_Dataset records_.
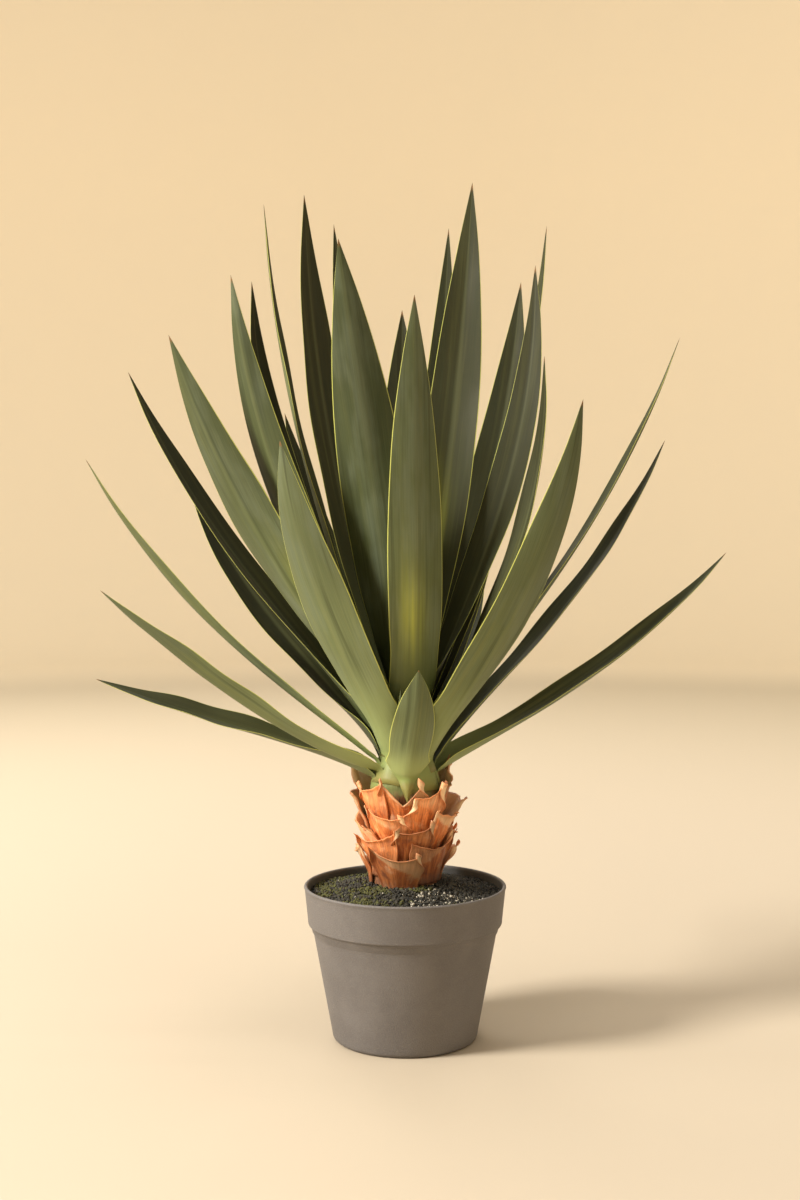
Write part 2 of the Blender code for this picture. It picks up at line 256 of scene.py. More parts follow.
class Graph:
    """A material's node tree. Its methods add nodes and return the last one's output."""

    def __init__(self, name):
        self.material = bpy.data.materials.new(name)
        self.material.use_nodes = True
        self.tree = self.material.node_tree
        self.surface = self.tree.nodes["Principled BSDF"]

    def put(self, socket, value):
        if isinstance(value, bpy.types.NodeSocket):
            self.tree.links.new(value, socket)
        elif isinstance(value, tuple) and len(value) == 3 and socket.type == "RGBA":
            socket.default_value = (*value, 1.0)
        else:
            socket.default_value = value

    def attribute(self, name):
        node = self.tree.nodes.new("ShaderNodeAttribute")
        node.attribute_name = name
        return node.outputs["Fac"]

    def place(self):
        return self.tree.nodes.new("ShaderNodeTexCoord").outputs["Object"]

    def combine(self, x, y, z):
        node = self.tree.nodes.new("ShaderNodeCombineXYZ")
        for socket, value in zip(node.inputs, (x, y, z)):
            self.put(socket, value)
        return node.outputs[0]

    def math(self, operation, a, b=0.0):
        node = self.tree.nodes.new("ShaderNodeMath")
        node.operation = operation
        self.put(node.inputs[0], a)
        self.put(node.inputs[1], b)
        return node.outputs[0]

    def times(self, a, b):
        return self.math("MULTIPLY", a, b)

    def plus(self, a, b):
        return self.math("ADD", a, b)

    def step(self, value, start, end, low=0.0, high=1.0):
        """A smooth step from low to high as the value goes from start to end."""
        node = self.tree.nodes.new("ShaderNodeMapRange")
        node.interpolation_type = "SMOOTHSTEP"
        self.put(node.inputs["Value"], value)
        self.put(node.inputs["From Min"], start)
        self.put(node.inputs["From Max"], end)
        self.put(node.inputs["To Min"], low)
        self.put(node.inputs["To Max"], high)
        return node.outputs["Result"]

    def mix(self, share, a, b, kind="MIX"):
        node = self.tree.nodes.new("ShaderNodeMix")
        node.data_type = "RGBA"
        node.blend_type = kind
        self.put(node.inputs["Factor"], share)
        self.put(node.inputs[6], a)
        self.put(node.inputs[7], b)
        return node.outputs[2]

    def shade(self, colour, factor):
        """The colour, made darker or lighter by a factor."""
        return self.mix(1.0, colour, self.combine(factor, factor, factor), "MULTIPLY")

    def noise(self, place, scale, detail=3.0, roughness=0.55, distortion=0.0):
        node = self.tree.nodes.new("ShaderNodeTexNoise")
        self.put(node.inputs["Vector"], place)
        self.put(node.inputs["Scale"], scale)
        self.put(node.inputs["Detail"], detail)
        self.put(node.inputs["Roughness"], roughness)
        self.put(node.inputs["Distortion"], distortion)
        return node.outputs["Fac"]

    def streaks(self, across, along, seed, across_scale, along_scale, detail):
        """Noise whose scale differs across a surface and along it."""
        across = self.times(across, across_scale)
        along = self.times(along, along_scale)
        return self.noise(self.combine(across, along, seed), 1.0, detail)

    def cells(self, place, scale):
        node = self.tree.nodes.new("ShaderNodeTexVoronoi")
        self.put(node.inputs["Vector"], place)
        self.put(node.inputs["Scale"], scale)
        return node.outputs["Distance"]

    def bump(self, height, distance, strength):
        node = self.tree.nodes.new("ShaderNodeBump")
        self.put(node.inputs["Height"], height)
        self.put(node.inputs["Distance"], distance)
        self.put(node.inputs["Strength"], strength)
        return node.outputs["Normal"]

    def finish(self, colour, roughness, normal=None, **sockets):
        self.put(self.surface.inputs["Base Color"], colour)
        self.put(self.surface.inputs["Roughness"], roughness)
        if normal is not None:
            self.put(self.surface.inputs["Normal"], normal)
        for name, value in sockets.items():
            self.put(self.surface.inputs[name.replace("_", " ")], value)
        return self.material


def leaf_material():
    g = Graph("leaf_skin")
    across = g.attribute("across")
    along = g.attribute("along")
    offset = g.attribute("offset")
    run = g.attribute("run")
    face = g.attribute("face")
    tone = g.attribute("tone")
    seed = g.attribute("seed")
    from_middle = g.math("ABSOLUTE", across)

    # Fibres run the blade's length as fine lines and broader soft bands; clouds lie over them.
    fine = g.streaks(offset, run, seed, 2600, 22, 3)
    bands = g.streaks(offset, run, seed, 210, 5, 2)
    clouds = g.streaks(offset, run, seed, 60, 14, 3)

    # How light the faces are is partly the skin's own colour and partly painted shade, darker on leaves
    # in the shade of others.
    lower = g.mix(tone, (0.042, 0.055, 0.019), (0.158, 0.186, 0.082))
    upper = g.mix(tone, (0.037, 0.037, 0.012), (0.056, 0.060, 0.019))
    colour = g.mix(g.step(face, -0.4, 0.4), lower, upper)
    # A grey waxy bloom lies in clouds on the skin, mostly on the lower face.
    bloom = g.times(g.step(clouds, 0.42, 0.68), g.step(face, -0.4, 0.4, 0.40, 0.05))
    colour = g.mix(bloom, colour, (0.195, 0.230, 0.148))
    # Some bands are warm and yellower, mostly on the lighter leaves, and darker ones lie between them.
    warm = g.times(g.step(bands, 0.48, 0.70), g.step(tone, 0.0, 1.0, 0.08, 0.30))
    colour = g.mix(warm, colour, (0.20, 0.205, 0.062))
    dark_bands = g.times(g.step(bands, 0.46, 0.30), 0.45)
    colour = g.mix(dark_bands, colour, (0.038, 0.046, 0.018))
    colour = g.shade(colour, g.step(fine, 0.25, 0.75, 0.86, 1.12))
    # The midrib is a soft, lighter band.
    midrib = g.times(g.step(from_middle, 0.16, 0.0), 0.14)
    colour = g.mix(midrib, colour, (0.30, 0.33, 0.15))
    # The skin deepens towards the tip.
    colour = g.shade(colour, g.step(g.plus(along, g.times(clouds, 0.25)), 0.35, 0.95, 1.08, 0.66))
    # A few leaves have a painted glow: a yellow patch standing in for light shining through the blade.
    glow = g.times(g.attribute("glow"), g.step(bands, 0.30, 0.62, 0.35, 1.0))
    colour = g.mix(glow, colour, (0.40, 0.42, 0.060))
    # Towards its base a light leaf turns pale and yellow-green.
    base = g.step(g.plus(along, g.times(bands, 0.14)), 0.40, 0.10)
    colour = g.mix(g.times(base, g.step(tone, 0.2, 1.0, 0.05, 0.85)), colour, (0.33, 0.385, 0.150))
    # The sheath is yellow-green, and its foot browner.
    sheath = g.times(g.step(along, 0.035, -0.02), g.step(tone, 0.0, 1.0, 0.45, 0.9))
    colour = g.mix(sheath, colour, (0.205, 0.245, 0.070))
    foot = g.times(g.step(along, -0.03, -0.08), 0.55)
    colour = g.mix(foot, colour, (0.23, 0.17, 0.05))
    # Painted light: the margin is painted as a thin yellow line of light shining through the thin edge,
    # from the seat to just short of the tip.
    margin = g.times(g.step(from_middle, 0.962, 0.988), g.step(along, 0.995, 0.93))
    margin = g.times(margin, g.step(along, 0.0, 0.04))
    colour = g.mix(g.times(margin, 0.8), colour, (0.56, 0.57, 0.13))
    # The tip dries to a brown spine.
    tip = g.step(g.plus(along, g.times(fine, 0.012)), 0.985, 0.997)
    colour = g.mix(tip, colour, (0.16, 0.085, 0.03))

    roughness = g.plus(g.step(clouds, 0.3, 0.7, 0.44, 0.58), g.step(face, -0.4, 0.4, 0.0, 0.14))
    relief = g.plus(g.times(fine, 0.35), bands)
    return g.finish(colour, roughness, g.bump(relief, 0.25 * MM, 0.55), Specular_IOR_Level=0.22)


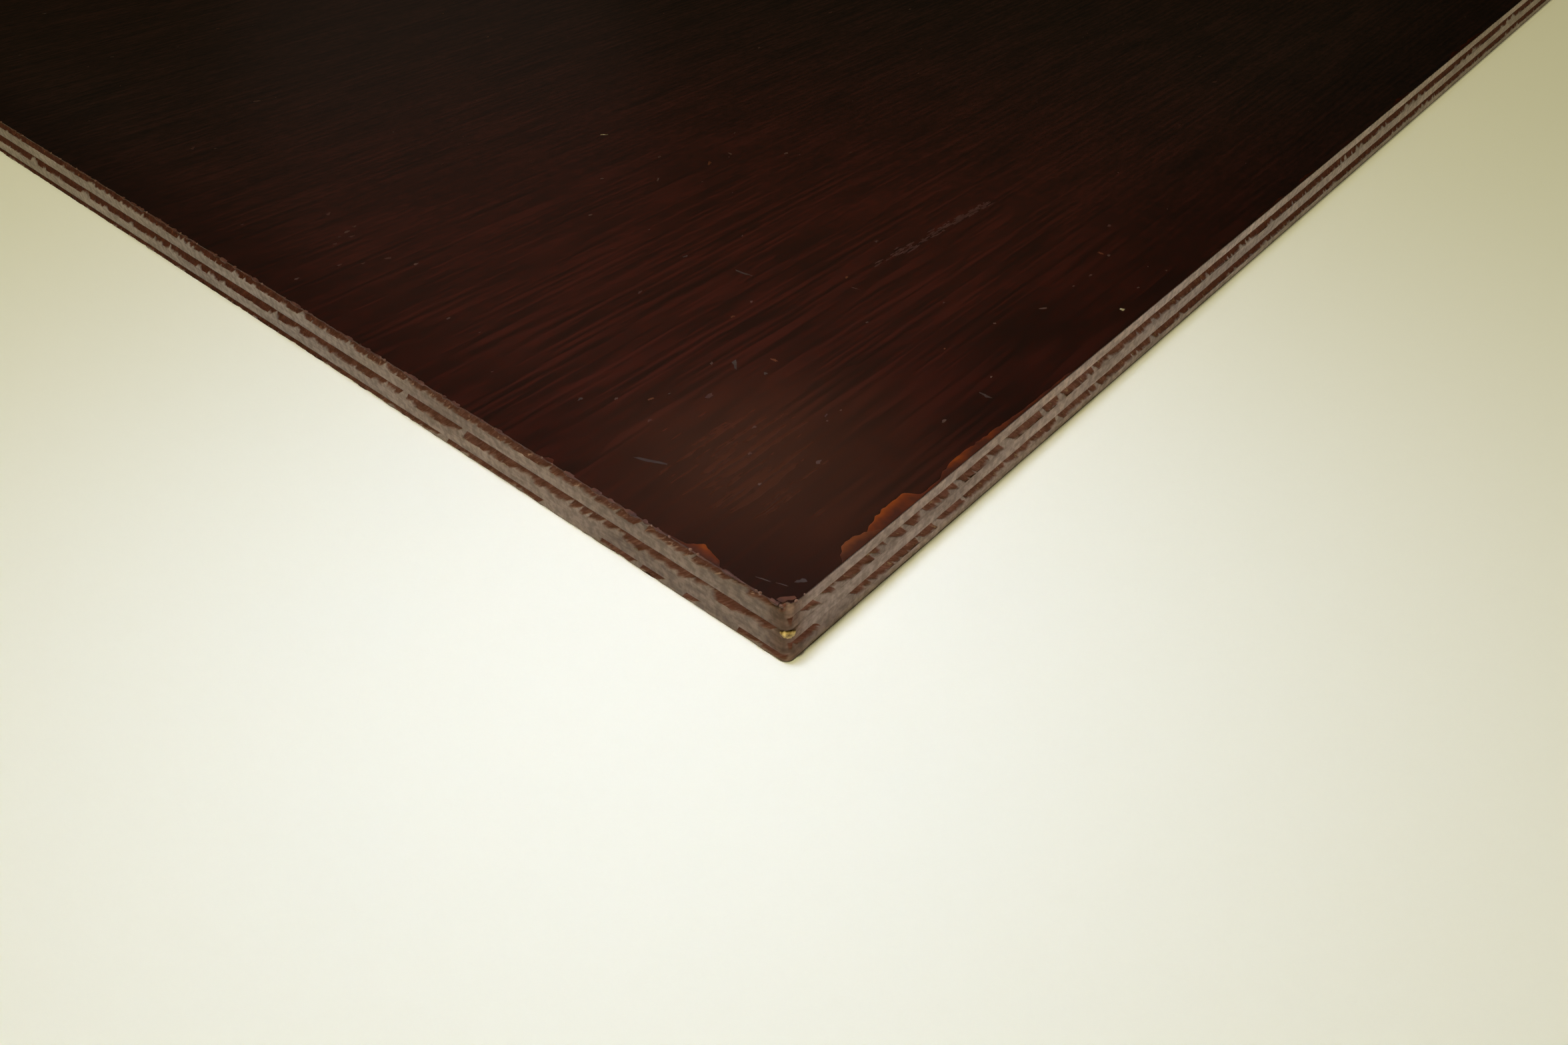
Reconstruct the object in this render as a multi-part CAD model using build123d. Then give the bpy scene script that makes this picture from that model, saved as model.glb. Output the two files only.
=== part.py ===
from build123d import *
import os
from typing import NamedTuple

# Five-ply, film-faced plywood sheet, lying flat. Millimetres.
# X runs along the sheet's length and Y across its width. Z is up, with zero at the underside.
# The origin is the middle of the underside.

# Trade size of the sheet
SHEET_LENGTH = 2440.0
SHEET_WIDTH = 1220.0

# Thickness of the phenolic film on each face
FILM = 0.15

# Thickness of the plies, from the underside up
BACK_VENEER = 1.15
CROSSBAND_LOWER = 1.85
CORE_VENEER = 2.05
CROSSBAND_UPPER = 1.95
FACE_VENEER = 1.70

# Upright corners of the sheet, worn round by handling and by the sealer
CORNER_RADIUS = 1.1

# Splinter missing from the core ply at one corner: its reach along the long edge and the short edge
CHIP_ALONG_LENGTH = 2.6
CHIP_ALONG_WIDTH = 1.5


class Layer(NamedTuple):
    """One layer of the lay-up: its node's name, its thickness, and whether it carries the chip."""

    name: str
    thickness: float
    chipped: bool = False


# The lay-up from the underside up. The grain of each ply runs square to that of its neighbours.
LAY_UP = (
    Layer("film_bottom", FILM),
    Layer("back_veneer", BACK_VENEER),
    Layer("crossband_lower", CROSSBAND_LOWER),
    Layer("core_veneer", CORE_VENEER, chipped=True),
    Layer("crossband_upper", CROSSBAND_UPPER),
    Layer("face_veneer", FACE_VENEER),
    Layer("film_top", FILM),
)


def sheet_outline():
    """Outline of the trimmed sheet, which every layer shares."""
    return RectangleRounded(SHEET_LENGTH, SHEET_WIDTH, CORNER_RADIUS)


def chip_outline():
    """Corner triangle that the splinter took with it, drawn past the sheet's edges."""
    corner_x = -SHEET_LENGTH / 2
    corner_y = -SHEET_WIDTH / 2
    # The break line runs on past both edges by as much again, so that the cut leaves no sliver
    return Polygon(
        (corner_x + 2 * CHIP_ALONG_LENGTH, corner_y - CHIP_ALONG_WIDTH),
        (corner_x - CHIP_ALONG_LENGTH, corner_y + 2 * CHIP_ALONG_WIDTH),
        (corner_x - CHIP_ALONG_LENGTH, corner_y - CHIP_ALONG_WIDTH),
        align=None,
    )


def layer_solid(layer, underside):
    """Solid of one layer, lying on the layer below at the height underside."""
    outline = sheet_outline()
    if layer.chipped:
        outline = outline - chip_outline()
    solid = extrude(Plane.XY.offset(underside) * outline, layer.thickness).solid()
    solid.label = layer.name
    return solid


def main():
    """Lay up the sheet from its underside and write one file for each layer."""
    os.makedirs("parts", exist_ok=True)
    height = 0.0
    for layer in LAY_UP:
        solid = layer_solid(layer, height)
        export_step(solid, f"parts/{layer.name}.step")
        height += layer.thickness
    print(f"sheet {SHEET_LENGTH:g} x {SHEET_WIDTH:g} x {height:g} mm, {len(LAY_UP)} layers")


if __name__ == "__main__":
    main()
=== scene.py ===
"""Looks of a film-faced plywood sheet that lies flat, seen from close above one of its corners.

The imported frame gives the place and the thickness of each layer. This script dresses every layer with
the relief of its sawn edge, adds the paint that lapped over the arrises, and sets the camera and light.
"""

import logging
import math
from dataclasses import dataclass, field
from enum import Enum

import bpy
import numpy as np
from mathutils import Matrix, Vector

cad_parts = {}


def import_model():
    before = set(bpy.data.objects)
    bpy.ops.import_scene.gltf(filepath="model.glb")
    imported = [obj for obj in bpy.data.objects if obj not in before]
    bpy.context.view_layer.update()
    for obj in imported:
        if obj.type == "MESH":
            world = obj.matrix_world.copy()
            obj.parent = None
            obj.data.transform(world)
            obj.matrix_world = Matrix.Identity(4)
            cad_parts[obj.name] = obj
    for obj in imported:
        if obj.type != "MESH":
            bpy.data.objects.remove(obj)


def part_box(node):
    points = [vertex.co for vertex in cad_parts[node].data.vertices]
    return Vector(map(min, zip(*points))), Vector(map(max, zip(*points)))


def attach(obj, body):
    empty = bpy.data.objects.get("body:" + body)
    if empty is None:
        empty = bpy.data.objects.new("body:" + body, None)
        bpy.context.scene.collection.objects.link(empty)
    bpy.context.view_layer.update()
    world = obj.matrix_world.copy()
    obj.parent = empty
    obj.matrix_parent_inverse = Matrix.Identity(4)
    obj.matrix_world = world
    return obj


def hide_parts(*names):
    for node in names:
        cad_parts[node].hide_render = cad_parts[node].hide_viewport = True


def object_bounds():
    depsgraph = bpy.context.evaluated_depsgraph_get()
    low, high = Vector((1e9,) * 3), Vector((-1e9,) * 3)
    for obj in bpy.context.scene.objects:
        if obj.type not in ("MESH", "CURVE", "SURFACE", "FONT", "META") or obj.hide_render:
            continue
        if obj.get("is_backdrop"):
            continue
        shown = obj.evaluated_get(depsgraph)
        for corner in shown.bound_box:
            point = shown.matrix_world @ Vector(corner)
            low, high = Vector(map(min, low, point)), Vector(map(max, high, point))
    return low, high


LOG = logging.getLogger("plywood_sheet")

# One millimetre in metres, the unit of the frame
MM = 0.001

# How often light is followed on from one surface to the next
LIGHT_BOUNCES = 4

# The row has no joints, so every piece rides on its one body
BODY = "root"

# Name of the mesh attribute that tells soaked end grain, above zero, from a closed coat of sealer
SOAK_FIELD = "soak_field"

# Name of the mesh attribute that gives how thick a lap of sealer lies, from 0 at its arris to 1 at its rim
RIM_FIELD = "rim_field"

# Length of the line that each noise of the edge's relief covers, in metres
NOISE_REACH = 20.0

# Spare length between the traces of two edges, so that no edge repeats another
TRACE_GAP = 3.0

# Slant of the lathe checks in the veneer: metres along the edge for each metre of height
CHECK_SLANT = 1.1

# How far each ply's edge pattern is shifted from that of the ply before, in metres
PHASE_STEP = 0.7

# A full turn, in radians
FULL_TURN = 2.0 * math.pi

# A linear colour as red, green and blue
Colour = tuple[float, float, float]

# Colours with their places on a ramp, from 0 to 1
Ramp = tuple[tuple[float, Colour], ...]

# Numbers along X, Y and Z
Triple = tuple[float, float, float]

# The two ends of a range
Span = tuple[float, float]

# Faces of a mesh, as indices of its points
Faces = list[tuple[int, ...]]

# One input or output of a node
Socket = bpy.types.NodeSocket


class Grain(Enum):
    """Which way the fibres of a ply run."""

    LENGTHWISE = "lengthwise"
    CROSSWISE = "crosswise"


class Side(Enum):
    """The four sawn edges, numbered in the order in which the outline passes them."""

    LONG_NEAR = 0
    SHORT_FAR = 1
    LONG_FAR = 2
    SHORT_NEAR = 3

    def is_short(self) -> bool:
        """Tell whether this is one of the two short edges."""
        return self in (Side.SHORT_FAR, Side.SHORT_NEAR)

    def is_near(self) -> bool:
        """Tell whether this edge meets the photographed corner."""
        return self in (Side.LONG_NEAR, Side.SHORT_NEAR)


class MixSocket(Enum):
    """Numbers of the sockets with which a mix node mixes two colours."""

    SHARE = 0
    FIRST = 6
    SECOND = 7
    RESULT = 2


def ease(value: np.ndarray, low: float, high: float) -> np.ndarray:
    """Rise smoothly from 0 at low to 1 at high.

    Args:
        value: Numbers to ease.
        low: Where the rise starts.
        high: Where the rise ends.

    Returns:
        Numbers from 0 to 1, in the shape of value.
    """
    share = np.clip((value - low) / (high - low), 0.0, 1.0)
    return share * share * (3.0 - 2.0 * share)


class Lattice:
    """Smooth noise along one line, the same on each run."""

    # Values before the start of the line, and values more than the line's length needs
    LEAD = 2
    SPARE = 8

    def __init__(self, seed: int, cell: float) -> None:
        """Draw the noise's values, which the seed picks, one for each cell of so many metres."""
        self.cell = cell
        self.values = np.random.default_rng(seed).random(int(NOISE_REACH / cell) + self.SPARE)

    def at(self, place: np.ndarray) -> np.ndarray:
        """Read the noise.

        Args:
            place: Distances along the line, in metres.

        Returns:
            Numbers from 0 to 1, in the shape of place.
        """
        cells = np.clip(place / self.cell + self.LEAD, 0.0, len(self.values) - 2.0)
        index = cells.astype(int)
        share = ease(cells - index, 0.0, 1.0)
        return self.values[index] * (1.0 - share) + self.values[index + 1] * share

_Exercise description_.
Find the lines above that contain the word "names" and collect them.

_Completed task_.
def hide_parts(*names):
    for node in names:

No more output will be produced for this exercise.